Stated goal. Print all records exactly, leaving nothing out.
[BEGIN Input rows]
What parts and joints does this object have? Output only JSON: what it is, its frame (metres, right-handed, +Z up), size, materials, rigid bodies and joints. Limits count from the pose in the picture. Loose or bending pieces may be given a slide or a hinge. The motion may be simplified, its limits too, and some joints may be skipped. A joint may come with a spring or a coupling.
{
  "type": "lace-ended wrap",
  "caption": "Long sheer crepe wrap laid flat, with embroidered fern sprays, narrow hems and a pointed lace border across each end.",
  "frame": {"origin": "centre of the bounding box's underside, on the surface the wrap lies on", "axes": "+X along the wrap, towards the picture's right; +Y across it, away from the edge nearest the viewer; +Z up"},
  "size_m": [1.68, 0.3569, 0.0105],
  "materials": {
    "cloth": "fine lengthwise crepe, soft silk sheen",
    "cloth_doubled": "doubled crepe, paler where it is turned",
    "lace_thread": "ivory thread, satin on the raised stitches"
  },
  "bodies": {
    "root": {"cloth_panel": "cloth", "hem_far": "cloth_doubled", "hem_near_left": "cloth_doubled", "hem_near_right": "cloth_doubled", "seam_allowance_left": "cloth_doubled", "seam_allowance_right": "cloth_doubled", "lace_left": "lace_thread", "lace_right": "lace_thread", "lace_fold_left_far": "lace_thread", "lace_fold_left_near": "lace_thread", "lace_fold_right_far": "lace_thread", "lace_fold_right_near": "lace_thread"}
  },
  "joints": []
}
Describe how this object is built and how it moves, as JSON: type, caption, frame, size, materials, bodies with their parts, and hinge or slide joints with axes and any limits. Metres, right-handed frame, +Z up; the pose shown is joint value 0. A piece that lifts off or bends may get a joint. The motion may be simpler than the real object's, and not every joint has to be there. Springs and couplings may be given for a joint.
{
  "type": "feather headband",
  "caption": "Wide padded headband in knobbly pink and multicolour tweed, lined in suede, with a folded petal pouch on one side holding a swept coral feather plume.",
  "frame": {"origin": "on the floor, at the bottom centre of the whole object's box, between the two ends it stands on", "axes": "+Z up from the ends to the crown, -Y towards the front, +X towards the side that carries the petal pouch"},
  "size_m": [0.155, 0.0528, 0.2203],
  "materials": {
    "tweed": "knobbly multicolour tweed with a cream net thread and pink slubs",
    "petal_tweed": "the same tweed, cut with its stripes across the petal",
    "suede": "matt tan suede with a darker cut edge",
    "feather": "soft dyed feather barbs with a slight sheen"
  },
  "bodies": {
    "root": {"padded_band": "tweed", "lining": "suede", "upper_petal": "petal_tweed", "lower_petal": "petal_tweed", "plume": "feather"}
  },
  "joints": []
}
[END Input rows]
Final answer.
What parts and joints does this object have? Output only JSON: what it is, its frame (metres, right-handed, +Z up), size, materials, rigid bodies and joints. Limits count from the pose in the picture. Loose or bending pieces may be given a slide or a hinge. The motion may be simplified, its limits too, and some joints may be skipped. A joint may come with a spring or a coupling.
{
  "type": "lace-ended wrap",
  "caption": "Long sheer crepe wrap laid flat, with embroidered fern sprays, narrow hems and a pointed lace border across each end.",
  "frame": {"origin": "centre of the bounding box's underside, on the surface the wrap lies on", "axes": "+X along the wrap, towards the picture's right; +Y across it, away from the edge nearest the viewer; +Z up"},
  "size_m": [1.68, 0.3569, 0.0105],
  "materials": {
    "cloth": "fine lengthwise crepe, soft silk sheen",
    "cloth_doubled": "doubled crepe, paler where it is turned",
    "lace_thread": "ivory thread, satin on the raised stitches"
  },
  "bodies": {
    "root": {"cloth_panel": "cloth", "hem_far": "cloth_doubled", "hem_near_left": "cloth_doubled", "hem_near_right": "cloth_doubled", "seam_allowance_left": "cloth_doubled", "seam_allowance_right": "cloth_doubled", "lace_left": "lace_thread", "lace_right": "lace_thread", "lace_fold_left_far": "lace_thread", "lace_fold_left_near": "lace_thread", "lace_fold_right_far": "lace_thread", "lace_fold_right_near": "lace_thread"}
  },
  "joints": []
}
Describe how this object is built and how it moves, as JSON: type, caption, frame, size, materials, bodies with their parts, and hinge or slide joints with axes and any limits. Metres, right-handed frame, +Z up; the pose shown is joint value 0. A piece that lifts off or bends may get a joint. The motion may be simpler than the real object's, and not every joint has to be there. Springs and couplings may be given for a joint.
{
  "type": "feather headband",
  "caption": "Wide padded headband in knobbly pink and multicolour tweed, lined in suede, with a folded petal pouch on one side holding a swept coral feather plume.",
  "frame": {"origin": "on the floor, at the bottom centre of the whole object's box, between the two ends it stands on", "axes": "+Z up from the ends to the crown, -Y towards the front, +X towards the side that carries the petal pouch"},
  "size_m": [0.155, 0.0528, 0.2203],
  "materials": {
    "tweed": "knobbly multicolour tweed with a cream net thread and pink slubs",
    "petal_tweed": "the same tweed, cut with its stripes across the petal",
    "suede": "matt tan suede with a darker cut edge",
    "feather": "soft dyed feather barbs with a slight sheen"
  },
  "bodies": {
    "root": {"padded_band": "tweed", "lining": "suede", "upper_petal": "petal_tweed", "lower_petal": "petal_tweed", "plume": "feather"}
  },
  "joints": []
}